__GIVEN INSTRUCTION__
Copy each entry as it stands, leaving nothing out.

__LISTING__
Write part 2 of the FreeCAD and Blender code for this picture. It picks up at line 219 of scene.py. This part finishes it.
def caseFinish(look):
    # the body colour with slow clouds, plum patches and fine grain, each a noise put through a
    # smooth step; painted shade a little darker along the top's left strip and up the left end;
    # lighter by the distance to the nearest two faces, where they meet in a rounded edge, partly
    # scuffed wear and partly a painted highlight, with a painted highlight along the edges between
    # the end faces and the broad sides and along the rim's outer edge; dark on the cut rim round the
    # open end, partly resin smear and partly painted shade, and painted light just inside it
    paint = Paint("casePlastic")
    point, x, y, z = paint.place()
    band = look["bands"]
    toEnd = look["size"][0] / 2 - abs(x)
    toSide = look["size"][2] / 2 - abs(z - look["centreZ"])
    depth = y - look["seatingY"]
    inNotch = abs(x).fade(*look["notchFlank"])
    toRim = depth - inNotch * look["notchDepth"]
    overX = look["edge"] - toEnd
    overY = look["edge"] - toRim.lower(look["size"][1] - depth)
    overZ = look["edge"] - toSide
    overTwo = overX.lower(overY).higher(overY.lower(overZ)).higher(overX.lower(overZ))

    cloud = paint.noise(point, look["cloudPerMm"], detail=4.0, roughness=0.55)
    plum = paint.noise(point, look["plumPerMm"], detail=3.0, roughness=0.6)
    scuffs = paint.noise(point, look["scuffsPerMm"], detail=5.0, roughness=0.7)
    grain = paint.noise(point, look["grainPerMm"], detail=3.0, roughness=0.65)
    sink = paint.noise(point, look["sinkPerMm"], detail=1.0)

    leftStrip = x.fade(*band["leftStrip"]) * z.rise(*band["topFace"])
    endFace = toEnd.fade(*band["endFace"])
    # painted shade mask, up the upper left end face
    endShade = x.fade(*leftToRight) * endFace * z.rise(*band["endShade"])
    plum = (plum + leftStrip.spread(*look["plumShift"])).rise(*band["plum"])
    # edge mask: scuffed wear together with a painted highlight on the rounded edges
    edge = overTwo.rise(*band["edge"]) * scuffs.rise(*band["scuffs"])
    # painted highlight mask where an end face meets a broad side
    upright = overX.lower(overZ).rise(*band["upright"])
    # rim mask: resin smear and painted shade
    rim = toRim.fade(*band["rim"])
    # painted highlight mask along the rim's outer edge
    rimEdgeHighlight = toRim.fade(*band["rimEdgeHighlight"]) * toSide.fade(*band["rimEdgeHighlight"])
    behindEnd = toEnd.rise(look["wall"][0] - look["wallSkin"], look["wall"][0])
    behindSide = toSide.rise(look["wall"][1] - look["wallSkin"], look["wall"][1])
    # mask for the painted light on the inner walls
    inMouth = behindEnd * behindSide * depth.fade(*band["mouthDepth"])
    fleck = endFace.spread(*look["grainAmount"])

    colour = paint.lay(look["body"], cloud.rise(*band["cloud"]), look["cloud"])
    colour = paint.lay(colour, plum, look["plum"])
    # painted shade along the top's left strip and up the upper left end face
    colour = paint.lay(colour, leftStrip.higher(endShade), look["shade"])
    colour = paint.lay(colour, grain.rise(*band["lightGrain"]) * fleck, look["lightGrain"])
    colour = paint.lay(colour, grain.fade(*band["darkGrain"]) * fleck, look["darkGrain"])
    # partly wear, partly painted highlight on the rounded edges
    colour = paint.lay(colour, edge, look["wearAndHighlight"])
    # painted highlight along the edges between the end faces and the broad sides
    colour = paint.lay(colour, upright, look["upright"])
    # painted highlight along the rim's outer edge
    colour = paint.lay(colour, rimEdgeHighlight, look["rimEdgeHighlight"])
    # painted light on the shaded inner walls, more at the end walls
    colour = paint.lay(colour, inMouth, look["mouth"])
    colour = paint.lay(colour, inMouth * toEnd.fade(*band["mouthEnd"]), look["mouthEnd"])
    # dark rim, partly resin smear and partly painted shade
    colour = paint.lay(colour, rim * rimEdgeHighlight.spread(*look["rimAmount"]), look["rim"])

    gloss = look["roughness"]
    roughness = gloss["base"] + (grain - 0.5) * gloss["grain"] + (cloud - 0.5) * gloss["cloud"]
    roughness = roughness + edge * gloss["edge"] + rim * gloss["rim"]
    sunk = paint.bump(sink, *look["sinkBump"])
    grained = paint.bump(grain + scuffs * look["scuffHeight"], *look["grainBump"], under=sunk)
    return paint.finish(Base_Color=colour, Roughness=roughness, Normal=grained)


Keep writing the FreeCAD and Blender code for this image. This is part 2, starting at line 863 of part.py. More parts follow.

__OUTPUT FOR THIS EXERCISE__
Write part 2 of the FreeCAD and Blender code for this picture. It picks up at line 219 of scene.py. This part finishes it.
def caseFinish(look):
    # the body colour with slow clouds, plum patches and fine grain, each a noise put through a
    # smooth step; painted shade a little darker along the top's left strip and up the left end;
    # lighter by the distance to the nearest two faces, where they meet in a rounded edge, partly
    # scuffed wear and partly a painted highlight, with a painted highlight along the edges between
    # the end faces and the broad sides and along the rim's outer edge; dark on the cut rim round the
    # open end, partly resin smear and partly painted shade, and painted light just inside it
    paint = Paint("casePlastic")
    point, x, y, z = paint.place()
    band = look["bands"]
    toEnd = look["size"][0] / 2 - abs(x)
    toSide = look["size"][2] / 2 - abs(z - look["centreZ"])
    depth = y - look["seatingY"]
    inNotch = abs(x).fade(*look["notchFlank"])
    toRim = depth - inNotch * look["notchDepth"]
    overX = look["edge"] - toEnd
    overY = look["edge"] - toRim.lower(look["size"][1] - depth)
    overZ = look["edge"] - toSide
    overTwo = overX.lower(overY).higher(overY.lower(overZ)).higher(overX.lower(overZ))

    cloud = paint.noise(point, look["cloudPerMm"], detail=4.0, roughness=0.55)
    plum = paint.noise(point, look["plumPerMm"], detail=3.0, roughness=0.6)
    scuffs = paint.noise(point, look["scuffsPerMm"], detail=5.0, roughness=0.7)
    grain = paint.noise(point, look["grainPerMm"], detail=3.0, roughness=0.65)
    sink = paint.noise(point, look["sinkPerMm"], detail=1.0)

    leftStrip = x.fade(*band["leftStrip"]) * z.rise(*band["topFace"])
    endFace = toEnd.fade(*band["endFace"])
    # painted shade mask, up the upper left end face
    endShade = x.fade(*leftToRight) * endFace * z.rise(*band["endShade"])
    plum = (plum + leftStrip.spread(*look["plumShift"])).rise(*band["plum"])
    # edge mask: scuffed wear together with a painted highlight on the rounded edges
    edge = overTwo.rise(*band["edge"]) * scuffs.rise(*band["scuffs"])
    # painted highlight mask where an end face meets a broad side
    upright = overX.lower(overZ).rise(*band["upright"])
    # rim mask: resin smear and painted shade
    rim = toRim.fade(*band["rim"])
    # painted highlight mask along the rim's outer edge
    rimEdgeHighlight = toRim.fade(*band["rimEdgeHighlight"]) * toSide.fade(*band["rimEdgeHighlight"])
    behindEnd = toEnd.rise(look["wall"][0] - look["wallSkin"], look["wall"][0])
    behindSide = toSide.rise(look["wall"][1] - look["wallSkin"], look["wall"][1])
    # mask for the painted light on the inner walls
    inMouth = behindEnd * behindSide * depth.fade(*band["mouthDepth"])
    fleck = endFace.spread(*look["grainAmount"])

    colour = paint.lay(look["body"], cloud.rise(*band["cloud"]), look["cloud"])
    colour = paint.lay(colour, plum, look["plum"])
    # painted shade along the top's left strip and up the upper left end face
    colour = paint.lay(colour, leftStrip.higher(endShade), look["shade"])
    colour = paint.lay(colour, grain.rise(*band["lightGrain"]) * fleck, look["lightGrain"])
    colour = paint.lay(colour, grain.fade(*band["darkGrain"]) * fleck, look["darkGrain"])
    # partly wear, partly painted highlight on the rounded edges
    colour = paint.lay(colour, edge, look["wearAndHighlight"])
    # painted highlight along the edges between the end faces and the broad sides
    colour = paint.lay(colour, upright, look["upright"])
    # painted highlight along the rim's outer edge
    colour = paint.lay(colour, rimEdgeHighlight, look["rimEdgeHighlight"])
    # painted light on the shaded inner walls, more at the end walls
    colour = paint.lay(colour, inMouth, look["mouth"])
    colour = paint.lay(colour, inMouth * toEnd.fade(*band["mouthEnd"]), look["mouthEnd"])
    # dark rim, partly resin smear and partly painted shade
    colour = paint.lay(colour, rim * rimEdgeHighlight.spread(*look["rimAmount"]), look["rim"])

    gloss = look["roughness"]
    roughness = gloss["base"] + (grain - 0.5) * gloss["grain"] + (cloud - 0.5) * gloss["cloud"]
    roughness = roughness + edge * gloss["edge"] + rim * gloss["rim"]
    sunk = paint.bump(sink, *look["sinkBump"])
    grained = paint.bump(grain + scuffs * look["scuffHeight"], *look["grainBump"], under=sunk)
    return paint.finish(Base_Color=colour, Roughness=roughness, Normal=grained)


Keep writing the FreeCAD and Blender code for this image. This is part 2, starting at line 863 of part.py. More parts follow.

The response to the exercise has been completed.